• **Source records**:
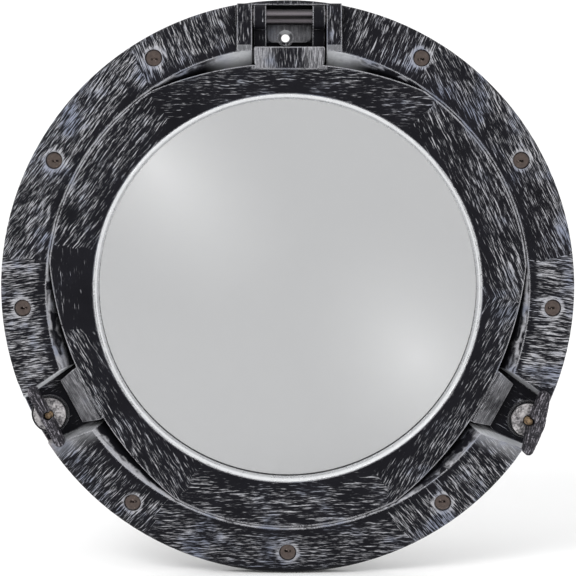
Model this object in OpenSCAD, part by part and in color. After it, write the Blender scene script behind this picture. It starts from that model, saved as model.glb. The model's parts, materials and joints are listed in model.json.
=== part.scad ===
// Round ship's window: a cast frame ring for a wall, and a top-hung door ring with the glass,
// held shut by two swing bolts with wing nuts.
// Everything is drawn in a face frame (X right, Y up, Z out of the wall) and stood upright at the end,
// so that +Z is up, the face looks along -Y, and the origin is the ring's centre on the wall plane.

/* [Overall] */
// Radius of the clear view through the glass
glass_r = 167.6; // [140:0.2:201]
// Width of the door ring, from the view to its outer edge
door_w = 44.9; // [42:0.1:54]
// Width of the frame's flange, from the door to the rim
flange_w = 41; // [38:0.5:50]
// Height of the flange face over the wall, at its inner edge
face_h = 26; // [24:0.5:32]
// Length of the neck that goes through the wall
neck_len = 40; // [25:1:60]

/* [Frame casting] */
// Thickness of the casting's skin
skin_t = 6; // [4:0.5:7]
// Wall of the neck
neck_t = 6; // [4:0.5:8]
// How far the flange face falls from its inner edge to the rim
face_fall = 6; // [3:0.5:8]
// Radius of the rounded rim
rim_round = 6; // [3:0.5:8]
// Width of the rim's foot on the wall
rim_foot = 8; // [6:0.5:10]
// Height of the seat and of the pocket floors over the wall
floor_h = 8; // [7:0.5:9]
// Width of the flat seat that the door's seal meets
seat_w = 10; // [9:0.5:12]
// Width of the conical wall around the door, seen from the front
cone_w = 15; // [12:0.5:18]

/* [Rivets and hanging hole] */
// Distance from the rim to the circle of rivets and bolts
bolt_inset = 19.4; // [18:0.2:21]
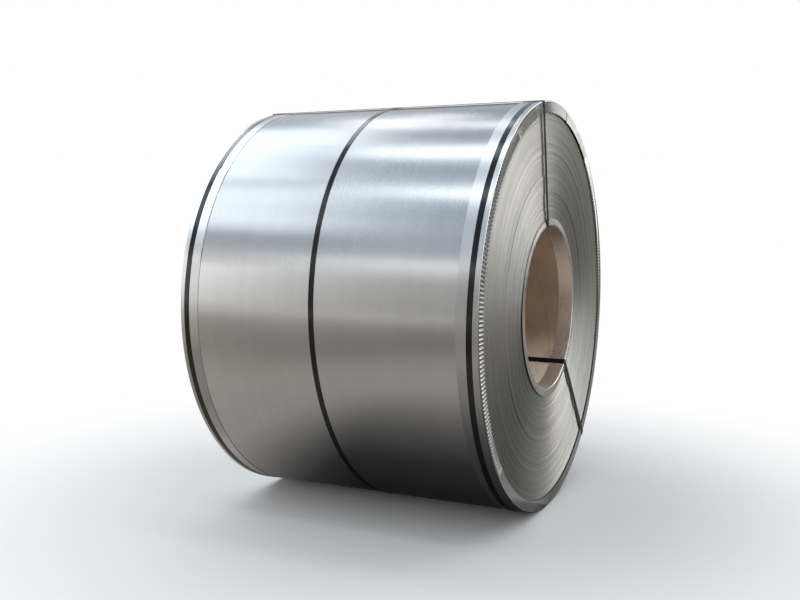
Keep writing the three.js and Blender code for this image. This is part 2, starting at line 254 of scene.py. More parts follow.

• **Direction**: Write out every record shown above, word for word.

• **Final result**:
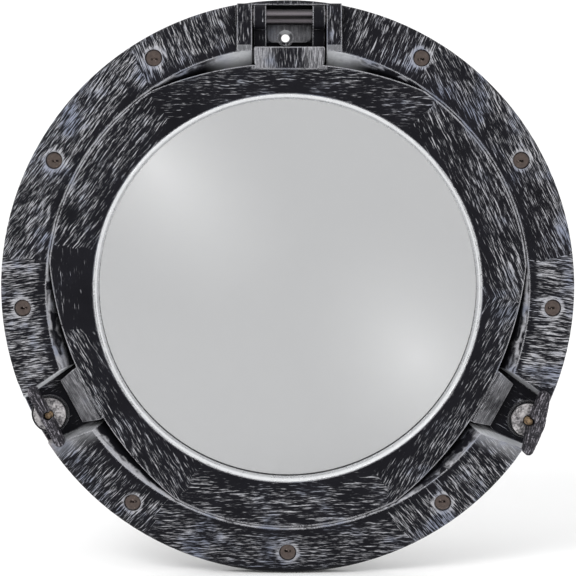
Model this object in OpenSCAD, part by part and in color. After it, write the Blender scene script behind this picture. It starts from that model, saved as model.glb. The model's parts, materials and joints are listed in model.json.
=== part.scad ===
// Round ship's window: a cast frame ring for a wall, and a top-hung door ring with the glass,
// held shut by two swing bolts with wing nuts.
// Everything is drawn in a face frame (X right, Y up, Z out of the wall) and stood upright at the end,
// so that +Z is up, the face looks along -Y, and the origin is the ring's centre on the wall plane.

/* [Overall] */
// Radius of the clear view through the glass
glass_r = 167.6; // [140:0.2:201]
// Width of the door ring, from the view to its outer edge
door_w = 44.9; // [42:0.1:54]
// Width of the frame's flange, from the door to the rim
flange_w = 41; // [38:0.5:50]
// Height of the flange face over the wall, at its inner edge
face_h = 26; // [24:0.5:32]
// Length of the neck that goes through the wall
neck_len = 40; // [25:1:60]

/* [Frame casting] */
// Thickness of the casting's skin
skin_t = 6; // [4:0.5:7]
// Wall of the neck
neck_t = 6; // [4:0.5:8]
// How far the flange face falls from its inner edge to the rim
face_fall = 6; // [3:0.5:8]
// Radius of the rounded rim
rim_round = 6; // [3:0.5:8]
// Width of the rim's foot on the wall
rim_foot = 8; // [6:0.5:10]
// Height of the seat and of the pocket floors over the wall
floor_h = 8; // [7:0.5:9]
// Width of the flat seat that the door's seal meets
seat_w = 10; // [9:0.5:12]
// Width of the conical wall around the door, seen from the front
cone_w = 15; // [12:0.5:18]

/* [Rivets and hanging hole] */
// Distance from the rim to the circle of rivets and bolts
bolt_inset = 19.4; // [18:0.2:21]
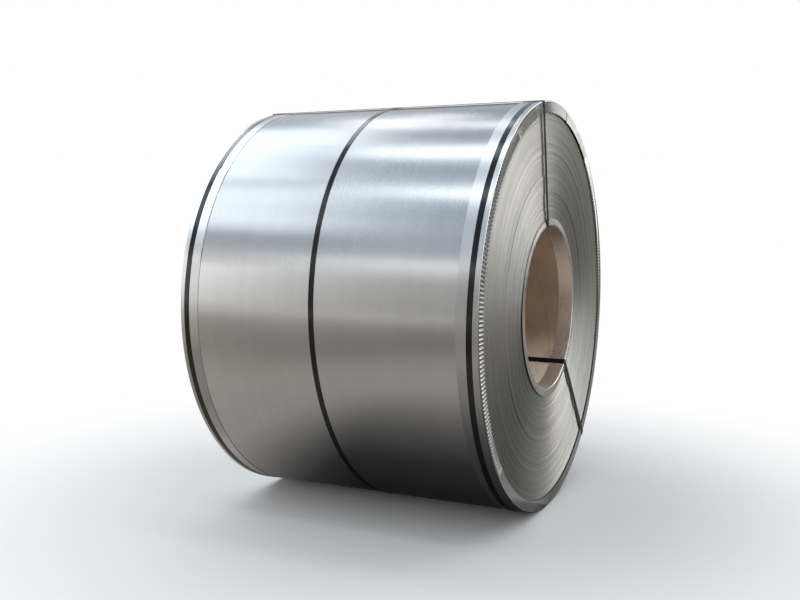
Keep writing the three.js and Blender code for this image. This is part 2, starting at line 254 of scene.py. More parts follow.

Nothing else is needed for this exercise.